Animal cruelty and unhealthy meat products are not exclusive to poultry farming. As shown in Fantástico this past Sunday, a popular news and entertainment show here, thirty percent of the total beef produced in Brazil does not pass through any form of health inspection. The hidden cameras showed powerful images of animals being unnecessarily tortured by their breeders and the unsanitary conditions of the facilities that handled and processed the meat.

Beef and chicken aside, it was estimated that 24,000 tons of equine meat were exported abroad in 2012. Interestingly enough you can’t find horse meat on the menus in Brazil, but you might be able to find it on your hamburger patty.

However, Brazilians seem to be getting more preoccupied with the quality and essence of what is on their plate.
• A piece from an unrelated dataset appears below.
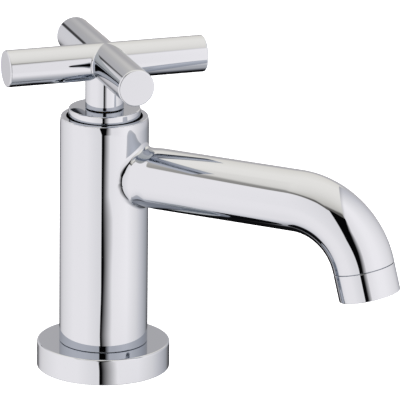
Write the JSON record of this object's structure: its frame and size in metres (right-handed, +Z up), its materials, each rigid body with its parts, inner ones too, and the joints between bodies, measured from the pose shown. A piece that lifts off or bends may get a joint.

According to the Brazilian Ministry of Agricultural Development (MDA), the market for organic food products is growing between 15 to 20 percent annually. The Brazilian organic market stands today at about R$500 million or US$250 million, powered by approximately 90,000 farmers ranging from small to medium size farms.

There are religions that believe that after we die our spirits are manifested and reincarnated in animals. With this in mind, I believe the way we treat animals is a reflection of how we treat our own society. I pray that society will eventually go back to the origins of sustainable agriculture because it will definitely make this a better world.

Find organic markets in Brazil here.


Alfonso Stefanini has an MA in International Environmental Policy from the Monterey Institute of International Studies in California and a BA from Hampshire College. Alfonso lives in Rio de Janeiro, and he can be reached at:Ecobrasilis@gmail.com.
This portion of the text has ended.